For Egg Wash and Decoration

  • 1 egg (for egg wash)
  • Sprinkles or colored sugar (optional)
  • 2-4 dyed Easter eggs (optional, for decoration)


Instructions

  1. Prepare the Dough: In a small bowl, combine the warm milk, yeast, and 1 tablespoon of sugar. Let sit for 5-10 minutes until the mixture becomes foamy, indicating the yeast is activated. In a large mixing bowl, mix the flour, remaining sugar, salt, and optional cinnamon. Add the ricotta cheese, melted butter, eggs, vanilla extract, and the yeast mixture. Stir everything until combined, then knead the dough on a floured surface for 8-10 minutes until smooth and elastic.
  2. First Rise: Form the kneaded dough into a ball and place it in a lightly greased bowl. Cover it with a damp towel and set it in a warm place to rise for about 1 to 1.5 hours, or until it doubles in size.
  3. Shape the Bread: After the dough has risen, punch it down gently to release the air. Divide the dough into three equal pieces. Roll each piece into a long rope about 18-20 inches long. Braid the three ropes together to form a loaf. If using, carefully nestle the dyed Easter eggs into the braids. Place the braided loaf on a parchment-lined baking sheet.
  4. Second Rise: Cover the braided dough loosely with a towel and let it rise again for 30 minutes to 1 hour until it becomes puffy.
  5. Bake the Bread: Preheat the oven to 350°F (175°C). Brush the loaf with a beaten egg to create a shiny, golden crust.

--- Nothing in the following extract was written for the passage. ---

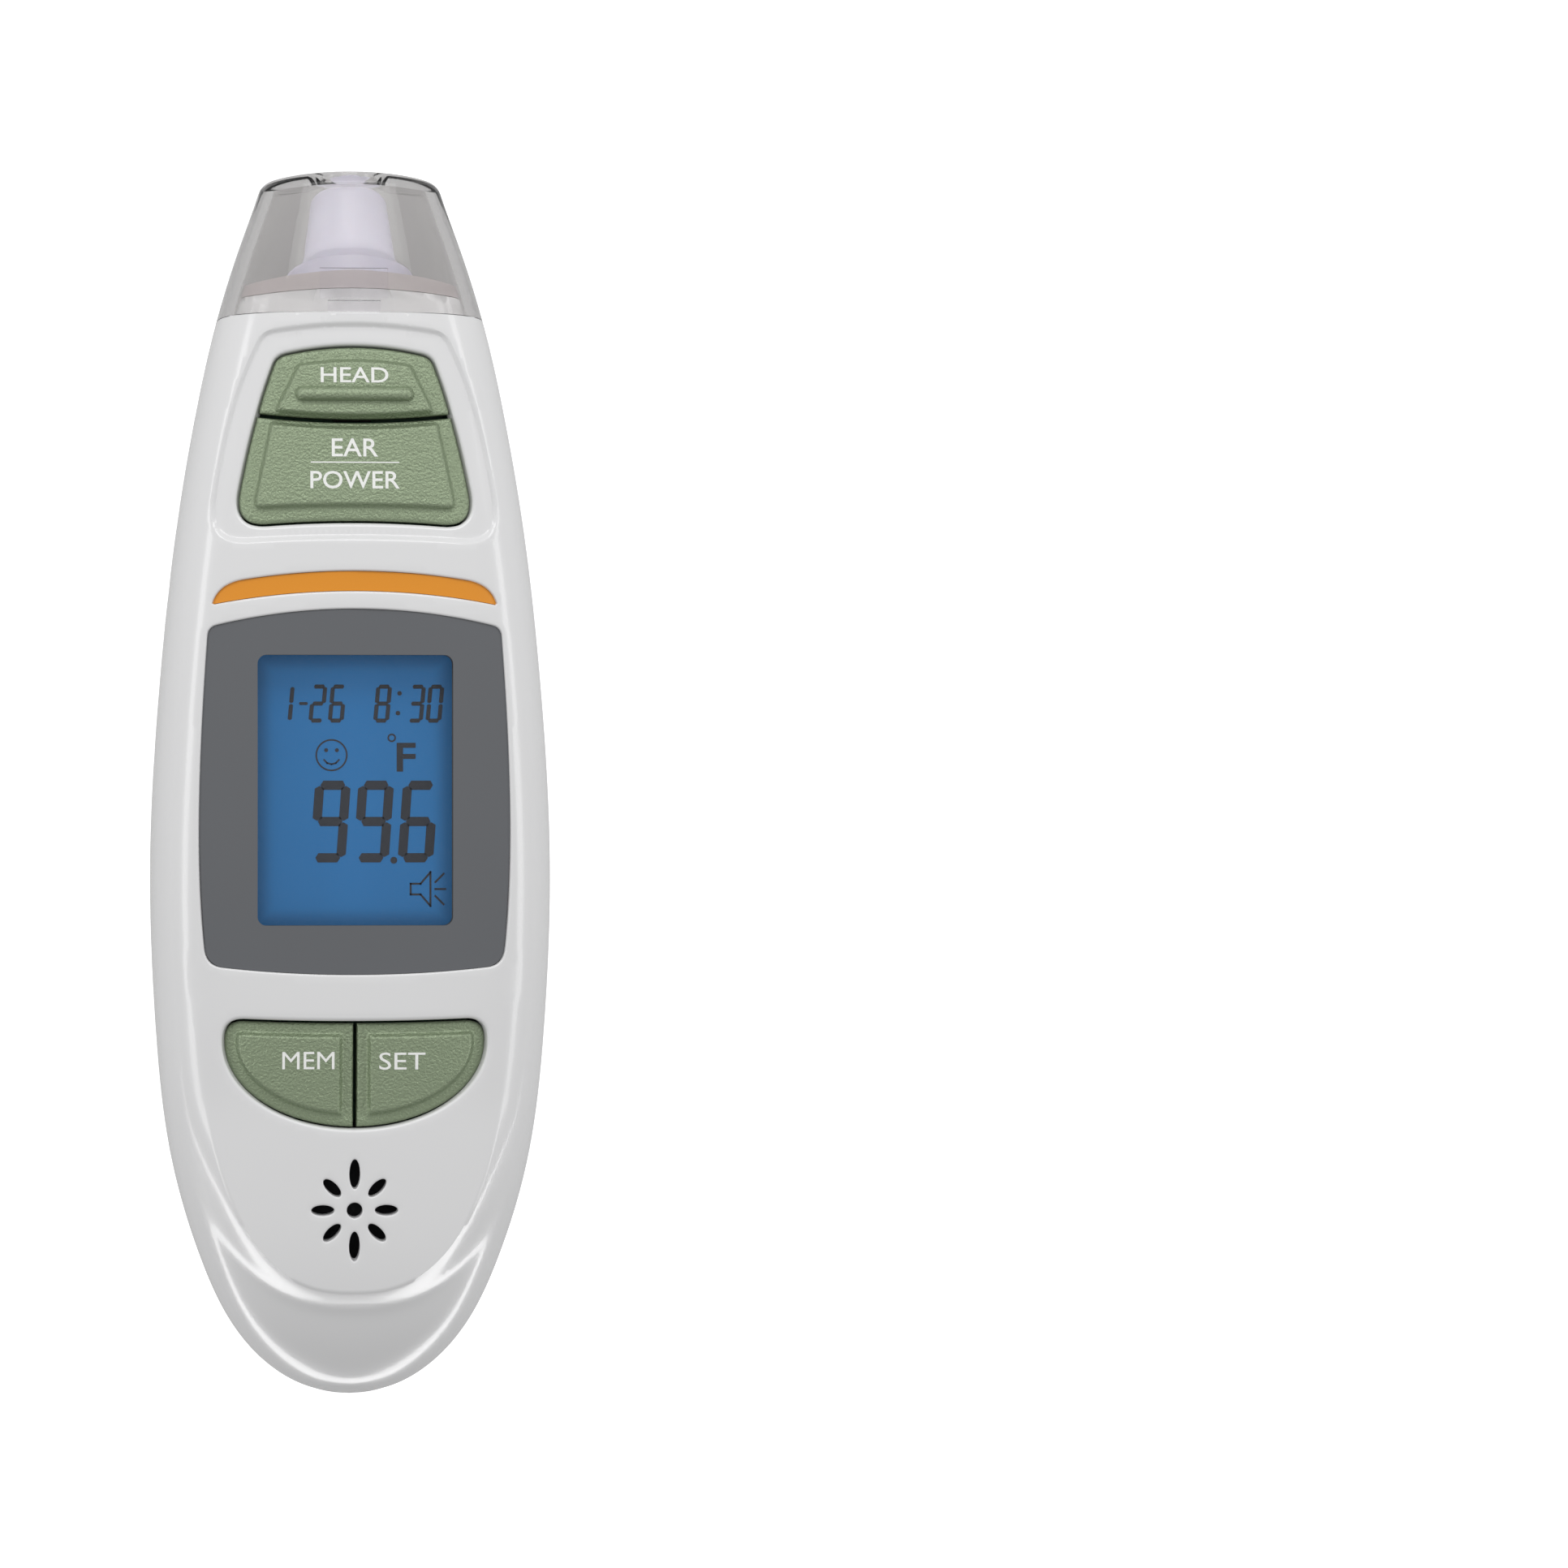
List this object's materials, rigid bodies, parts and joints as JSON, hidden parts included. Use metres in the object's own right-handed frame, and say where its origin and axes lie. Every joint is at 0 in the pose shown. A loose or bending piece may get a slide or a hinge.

Bake for 30-35 minutes, or until the bread is golden brown on top and sounds hollow when tapped on the bottom.
  6. Cool and Decorate: Remove the bread from the oven and allow it to cool completely on a wire rack. If desired, sprinkle the loaf with colorful sugar or sprinkles before serving. Enjoy the rich, sweet flavors and soft texture of this festive Italian Easter bread.

Notes

  • Make sure the milk is warm, not hot, to properly activate the yeast without killing it.
  • Draining the ricotta cheese well prevents the dough from becoming too wet or sticky.
  • The optional cinnamon adds a warm, subtle spice but can be omitted if preferred.
  • Dyed Easter eggs added to the braid are decorative but make sure the eggs are hard-boiled beforehand.
  • Egg wash helps achieve a shiny, golden crust for an attractive presentation.
  • Store leftover bread in an airtight container; it can be lightly toasted the next day for freshness.